Computer fan and spinning device bearings used to be highly spherical, and were said to be the best spherical manufactured shapes, but this is no longer true for hard disk drive, and more and more are being replaced with fluid bearings.

In horology, the Jean Lassale company designed a watch movement that used ball bearings to reduce the thickness of the movement. Using 0.20 mm balls, the Calibre 1200 was only 1.2 mm thick, which still is the thinnest mechanical watch movement.

Aerospace bearings are used in many applications on commercial, private and military aircraft including pulleys, gearboxes and jet engine shafts. Materials include M50 tool steel (AMS6491), Carbon chrome steel (AMS6444), the corrosion resistant AMS5930, 440C stainless steel, silicon nitride (ceramic) and titanium carbide-coated 440C.
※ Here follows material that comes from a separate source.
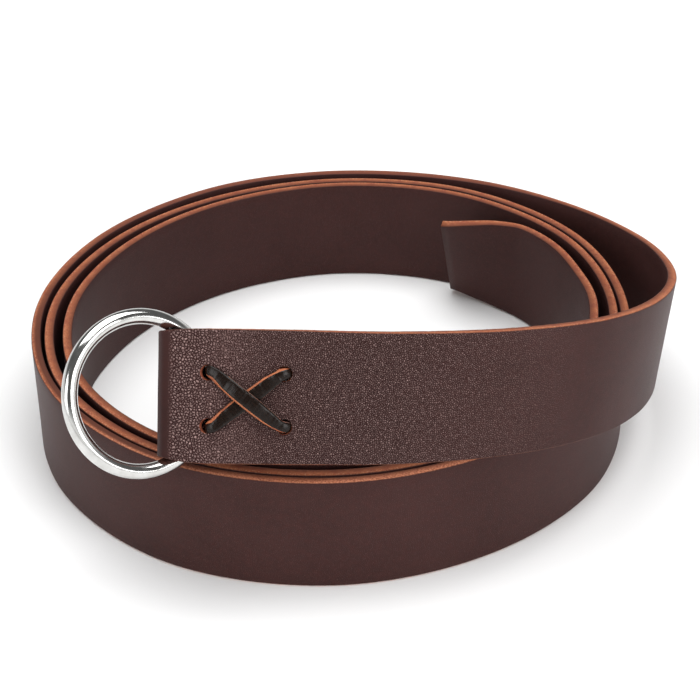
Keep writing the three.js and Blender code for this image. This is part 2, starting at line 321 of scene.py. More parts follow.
def signed_volume(mesh):
    mesh.calc_loop_triangles()
    corners = np.empty(len(mesh.loop_triangles) * 3, int)
    mesh.loop_triangles.foreach_get("vertices", corners)
    places = np.empty(len(mesh.vertices) * 3)
    mesh.vertices.foreach_get("co", places)
    a, b, c = places.reshape(-1, 3)[corners.reshape(-1, 3)].swapaxes(0, 1)
    return np.sum(a * np.cross(b, c)) / 6


def hash_pair(column, row, salt):
    """Two repeatable numbers from 0 to 1 for each cell of a grid."""
    mixed = [np.sin(column * by_column + row * by_row + salt * by_salt) * spread
             for by_column, by_row, by_salt, spread in HASH_MIXES]
    return [number - np.floor(number) for number in mixed]


def pebbles(across, along, size):
    """Height from 0 to 1 of rounded pebbles with creases between them."""
    x, y = across / size, along / size
    nearest = np.full(x.shape, np.inf)
    second = np.full(x.shape, np.inf)
    for step_x in (-1, 0, 1):
        for step_y in (-1, 0, 1):
            column, row = np.floor(x) + step_x, np.floor(y) + step_y
            shift_x, shift_y = hash_pair(column, row, SEED)
            distance = np.hypot(column + shift_x - x, row + shift_y - y)
            second = np.where(distance < nearest, nearest, np.minimum(second, distance))
            nearest = np.minimum(nearest, distance)
    return np.clip((second - nearest) / PEBBLE_SLOPE, 0, 1) ** PEBBLE_ROUNDING


def soft_noise(across, along, size, salt=0):
    """Smooth noise from -1 to 1."""
    x, y = across / size, along / size
    column, row = np.floor(x), np.floor(y)
    ease_x, ease_y = (part * part * (3 - 2 * part) for part in (x - column, y - row))
    corner = [hash_pair(column + a, row + b, SEED + salt)[0] for a in (0, 1) for b in (0, 1)]
    low = corner[0] + (corner[1] - corner[0]) * ease_y
    high = corner[2] + (corner[3] - corner[2]) * ease_y
    return 2 * (low + (high - low) * ease_x) - 1


# Strap

# What a span of the section is, and so its face's material slot
FACE, EDGE = 0, 1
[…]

A skateboard wheel contains two bearings, which are subject to both axial and radial time-varying loads. Most commonly bearing 608-2Z is used (a deep groove ball bearing from series 60 with 8 mm bore diameter)

Many yo-yos, ranging from beginner to professional or competition grade, incorporate ball bearings.

Many fidget spinner toys use multiple ball bearings to add weight, and to allow the toy to spin.

In centrifugal pumps.

Railroad locomotive axle journals. Side rod action of newest high speed steam locomotives before railroads were converted to diesel engines.